Westchester Medical Center said it upgraded its staff emergency communications platforms and protocols after the terrorist attacks on Sept. 11, 2001, and began active-shooter training in 2012. The hospital also said it has armed security officers on patrol at all hours, led by Tom Belfiore, who has worked with safety and security for the NYPD, Westchester County police, the Port Authority of New York and New Jersey, and Major League Baseball.
Caruso said 70 percent of Northern Westchester Hospital’s security staff are retired police officers. At St. John’s Riverside Hospital, many of the security officers and supervisors are off-duty or retired police officers, Hodges said.
Hodges said cameras also help St. John’s staff monitor security at the hospital’s five facilities in Yonkers and Dobbs Ferry. Westchester Medical Center said it has hundreds of security cameras across its campus.
“We also use a visitor management system that identifies, registers and photographs visitors,” Westchester Medical Center said.
Visitors at Northern Westchester Hospital are allowed in 24 hours a day, but they will now be required to use one of three entrances, where they will be greeted by a concierge and security officer, Caruso said. Visitors will have to show identification and receive a visitor badge, he said.
Even with all those security measures in place, the lack of metal detectors makes it possible for someone to slip into a hospital with a gun.
“If we wanted to create safe health care, you lock the doors,” Butler said. “The problem is, you can’t do that. Health care administrators are fighting this battle of trying to find the balance between an open, caring environment and a safe patient-care environment.”
Placing metal detectors at every hospital entrance is problematic because many hospitals have multiple entrances, and every metal detector requires a trained security officer to monitor it, Butler said.
“It becomes very cumbersome,” he said.
Many hospitals use metal detectors in their emergency rooms, though, Butler said.
“They know first and foremost, that’s the main receiving portal for most hospitals,” he said, adding that emergency rooms are sometimes the only entrance to a hospital overnight. “It is the most dynamic and risk-based environment.
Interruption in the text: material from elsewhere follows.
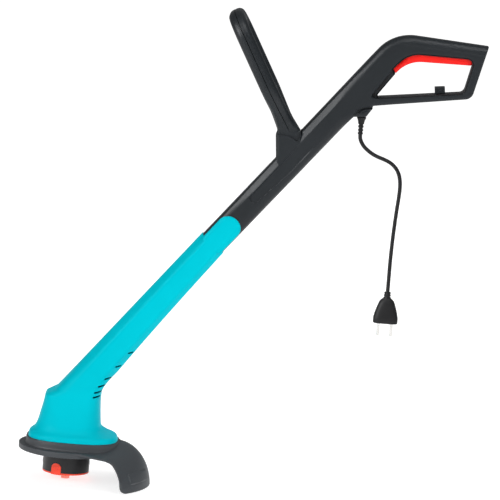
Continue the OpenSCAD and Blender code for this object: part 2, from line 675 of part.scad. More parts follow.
module cord_hook() {
    // Cleat for the extension lead, on the loop's lower bar
    color([0.2, 0.21, 0.22]) to_grip() translate([500, 0, 556.9]) rotate([0, -6.6, 0]) difference() {
        translate([-8.5, -8, 0.1]) cube([14.5, 16, 8.9]);
        // The groove that holds the extension lead's loop
        translate([-20, -3.5, 4]) cube([40, 7, 10]);
        // A recess in each side
        for (side = [-1, 1]) translate([-1.2, side * 8, 4.4]) cube([9.5, 3.2, 5.4], center = true);
    }
}

// ---- front handle ----
handle_foot = [288, 0, 484];
handle_lean = 28.8;
stem_w = 24;
stem_t = 17;
stem_depth = 26;
module to_handle() { translate(handle_foot) rotate([0, -handle_lean, 0]) children(); }
module handle_plate(x0, x1) { translate([x0, 0, 0]) rotate([90, 0, 90]) linear_extrude(x1 - x0) children(); }
module loop_outer() {
    polygon(rounded([[-15, 1.2, 0], [15, 1.2, 0], [15, 9, 30], [loop_w / 2, 62, 45], [loop_w / 2, loop_len, 42],
        [-loop_w / 2, loop_len, 42], [-loop_w / 2, 62, 45], [-15, 9, 30]]));
}
module loop_inner() {
    half = loop_w / 2 - bar_w;
    polygon(rounded([[-9, 26, 9], [9, 26, 9], [half, 70, 30], [half, loop_len - bar_w, 24],
        [-half, loop_len - bar_w, 24], [-half, 70, 30]]));
}
handle_screws = [[-49, 100], [49, 100], [0, loop_len - bar_w / 2]];
foot_outline = [[268.6, 480], [270, 483.5], [266.4, 498.8], [262, 508], [283.6, 516], [291.5, 503],
    [303.2, 486.6], [301, 470], [270, 470]];
foot_half_w = 14;
// The foot that rests on the housing's stub, drawn in the handle's own frame
module handle_foot_block() {
    rotate([0, handle_lean, 0]) translate(-handle_foot) slab(2 * foot_half_w) difference() {
        polygon(foot_outline);
        offset(delta = gap) polygon(body_outline);
    }
}
module handle_shell() {
    difference() {
        union() {
            handle_foot_block();
            handle_plate(-bar_t / 2 + 3, bar_t / 2 - 3) difference() { loop_outer(); loop_inner(); }
            handle_plate(-bar_t / 2, bar_t / 2) offset(delta = -3) difference() { loop_outer(); loop_inner(); }
            translate([-stem_t / 2, -stem_w / 2, -stem_depth]) cube([stem_t, stem_w, stem_depth + 8]);
        }
        handle_plate(-bar_t / 2 + wall, bar_t / 2 - wall) difference() {
            offset(delta = -3 - wall) difference() { loop_outer(); loop_inner(); }
            for (p = handle_screws) translate(p) circle(r = boss_r, $fn = 48);
        }
        for (p = handle_screws) {
            translate([0, p[0], p[1]]) rotate([0, 90, 0])
                cylinder(h = 16, r = screw_r + 0.05, center = true, $fn = 48);
            translate([-20, p[0], p[1]]) rotate([0, 90, 0])
                cylinder(h = 15.2, r = screw_head_r + 0.3, $fn = 48);
        }
        translate([0, 0, socket_w]) rotate([90, 0, 0]) cylinder(h = 60, r = 2.6, center = true, $fn = 48);
        // Pocket for the bolt's nut
        translate([0, 0, socket_w]) rotate([-90, 0, 0]) translate([0, 0, -30])
            cylinder(h = 17.9, r = 4.75, $fn = 6);
    }
}
socket_w = -14;
module front_handle_front() {
    color([0.16, 0.17, 0.19]) to_grip() to_handle() intersection() {
        handle_shell();
        translate([-100, -100, -100]) cube([100, 200, 400]);
    }
}
module front_handle_rear() {
    color([0.16, 0.17, 0.19]) to_grip() to_handle() intersection() {
        handle_shell();
        translate([0, -100, -100]) cube([100, 200, 400]);
    }
}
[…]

That door is an after-hours portal.”
Some security officers use handheld metal detectors as they patrol hospitals, Butler said.
“You can’t search everybody, but you can look for pre-indicators,” said Hodges, the Yonkers police chief. “You can look for people that are maybe holding a heavy bag, or if they’re grabbing their waistband, or holding it in a certain way like they might be armed.”
Patients can also do their part to help keep hospitals safe, said Coleman, the security chief at St. John’s.
“If you see something, say something,” he said. “Everyone in this building is a security personnel. In other words, you have to be involved.”